More than half of all US adults purchase consumer packaged goods online, a new survey found. These digital shoppers tend to be young and can be found all across the country, not merely isolated in coastal enclaves, the research showed.

The June 2017 survey by Maru/Matchbox indicated that 53% of respondents had purchased a personal care product, household product, salty snack, nonalcoholic beverage or alcoholic beverage digitally in the past month.

About half of the digital shoppers—Maru/Matchbox said they totaled 130 million—had made an online purchase in almost all of the categories.

While it’s not surprising that the digital shopping group would skew young, the cohort’s attitudes about the types of products they purchase reflect the tidal changes that are roiling the CPG and retail industries. And they signal that those alterations are not merely a fad, but a sign of the future.

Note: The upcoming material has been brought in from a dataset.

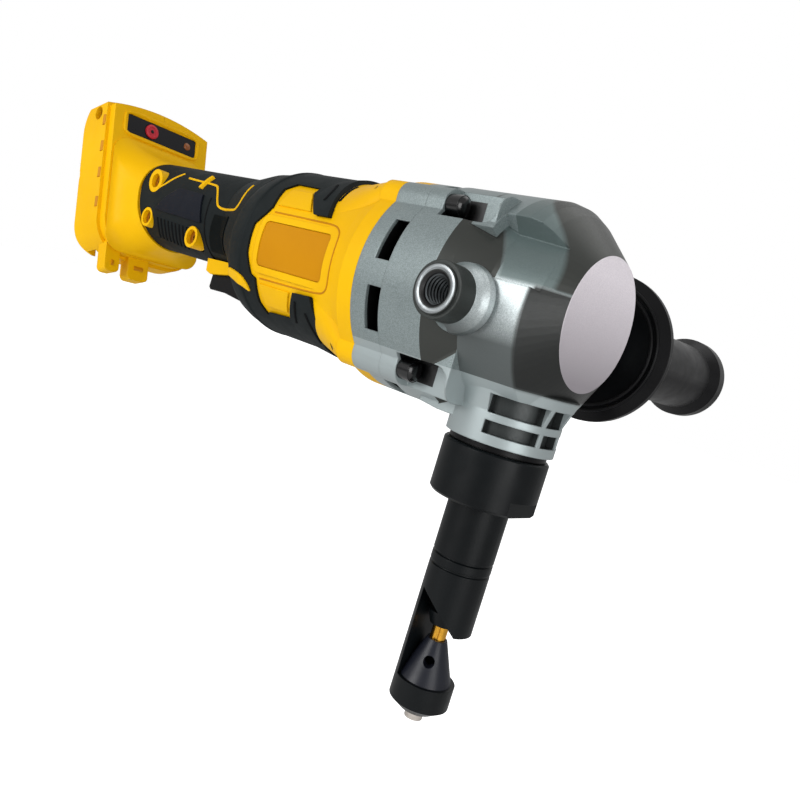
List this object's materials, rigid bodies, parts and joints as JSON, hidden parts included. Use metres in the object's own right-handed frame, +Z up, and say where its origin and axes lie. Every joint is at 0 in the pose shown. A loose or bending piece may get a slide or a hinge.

The digital shoppers were 50% more likely to say they buy new brands that are not necessarily well-known, and twice as likely to gravitate toward products with natural ingredients and those that are environmentally friendly.

Regardless of product category—anything from a bottle of wine to a box of detergent—the survey found that digital CPG buyers tend to see themselves as open to new and innovative brands, as well as healthier, sustainably sourced products.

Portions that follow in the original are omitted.